Ce constat sans concession ne saurait nous désespérer. Certes, il nous projette au-delà d'élections dont nous n'avons pas encore abordé le premier tour. Mais la politique n'est ni dans une paire de dés, ni dans un jeu de cartes, ni dans les lignes de la main. Il serait vain de compter sur le hasard et la chance. Même si surgit l'inattendu, il aura une source sociale dont il faudra comprendre l'émergence.
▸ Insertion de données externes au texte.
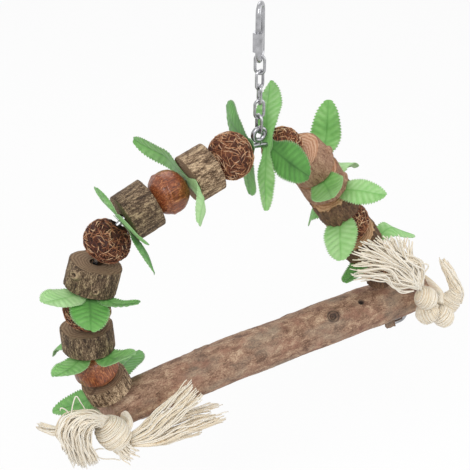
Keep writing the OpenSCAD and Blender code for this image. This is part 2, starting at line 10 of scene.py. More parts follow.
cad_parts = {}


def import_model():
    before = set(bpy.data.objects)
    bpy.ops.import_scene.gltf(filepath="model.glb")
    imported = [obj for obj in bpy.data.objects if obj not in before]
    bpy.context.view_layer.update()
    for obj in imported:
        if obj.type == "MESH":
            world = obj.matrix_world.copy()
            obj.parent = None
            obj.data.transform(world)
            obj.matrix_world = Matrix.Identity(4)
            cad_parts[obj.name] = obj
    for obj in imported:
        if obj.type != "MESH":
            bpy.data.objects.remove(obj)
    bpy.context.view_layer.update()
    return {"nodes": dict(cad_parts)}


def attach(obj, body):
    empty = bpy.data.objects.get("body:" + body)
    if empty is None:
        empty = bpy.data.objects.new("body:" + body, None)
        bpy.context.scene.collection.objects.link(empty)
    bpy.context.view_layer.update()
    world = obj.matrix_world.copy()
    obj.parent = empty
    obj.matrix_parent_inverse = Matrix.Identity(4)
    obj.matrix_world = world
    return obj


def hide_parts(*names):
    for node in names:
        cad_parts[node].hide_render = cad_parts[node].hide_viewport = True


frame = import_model()

MM = 0.001
scene = bpy.context.scene

# ---- camera

CAM_TURN, CAM_RISE = radians(31.8), radians(33.6)
CAM_FOCUS_PX, FRAME_PX, SENSOR_MM = 1400, 470, 36
CAM_DISTANCE = 1.076
CAM_TARGET = Vector((-0.021, 0, -0.185))

ahead = Vector((
    cos(CAM_RISE) * sin(CAM_TURN), cos(CAM_RISE) * cos(CAM_TURN), -sin(CAM_RISE),
))
right = Vector((cos(CAM_TURN), -sin(CAM_TURN), 0))
above = right.cross(ahead)
cam_place = CAM_TARGET - ahead * CAM_DISTANCE


def new_object(name, data):
    made = bpy.data.objects.new(name, data)
    scene.collection.objects.link(made)
    return made


camera = new_object("camera", bpy.data.cameras.new("camera"))
scene.camera = camera
camera.data.sensor_width = SENSOR_MM
camera.data.lens = CAM_FOCUS_PX * SENSOR_MM / FRAME_PX
camera.data.clip_start, camera.data.clip_end = 0.01, 20
camera.matrix_world = Matrix((right, above, -ahead)).transposed().to_4x4()
camera.location = cam_place


def seen_at(u, v, y):
    """The point in the plane of that y, in mm, which the camera sees at pixel (u, v), in metres."""
    ray = ahead + right * ((u - FRAME_PX / 2) / CAM_FOCUS_PX) + above * ((FRAME_PX / 2 - v) / CAM_FOCUS_PX)
    return cam_place + ray * ((y * MM - cam_place.y) / ray.y)


# ---- the strung wire, as in the part

ARCH_WIRE_D, EYE_OUTER_R, LEAF_ROOM, BEAD_GAP = 4, 7, 2.4, 0.3
BALL_D, BALL_LENGTH, SLICE_D, SLICE_LENGTH, BEAD_BORE = 36, 32, 39, 24, 10
CROWN_LEAN, APEX_Z = 10.5, -111.75
PERCH_LENGTH, PERCH_D, PERCH_BOW, PERCH_SHIFT, PERCH_Z = 310, 36, 3, 15, -305.626
LEAF_LENGTH, LEAF_WIDTH, LEAF_PITCH = 58, 29, 0.7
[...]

Tout a été bouleversé mais rien ne sera totalement joué le 18 juin au soir.

Que d'enseignements, pourtant à retirer déjà de ce que nous avons vécu ... ! La régression des partis traditionnels, la rapide mise à l'écart de la menace frontiste, la multiplication des reniements, la précipitation des politiciens allant à la soupe, la renaissance immédiate de l'autoritarisme présidentiel, l'entente sans état d'âme des divers tenants du néo-libéralisme, la satisfaction non masquée du patronat, la marginalisation annoncée des syndicats placés devant le fait accompli des ordonnances, l'impossibilité de nettoyer les écuries d'Augias fréquentées par trop d'habiles professionnels de la politique (de Fillon à Ferrand et en passant par d'autres...), la réaction citoyenne (que ce soit par abstention ou votes blancs) de tous les refusants d'un mode de scrutin malhonnête. Nous devrons, bientôt, dresser la liste, plus complète encore, des reculs et des agressions commis par le gouvernement à peine installé. Pour notre part, nous tenons à prendre nos distances avec une équipe dont les premiers actes nous scandalisent.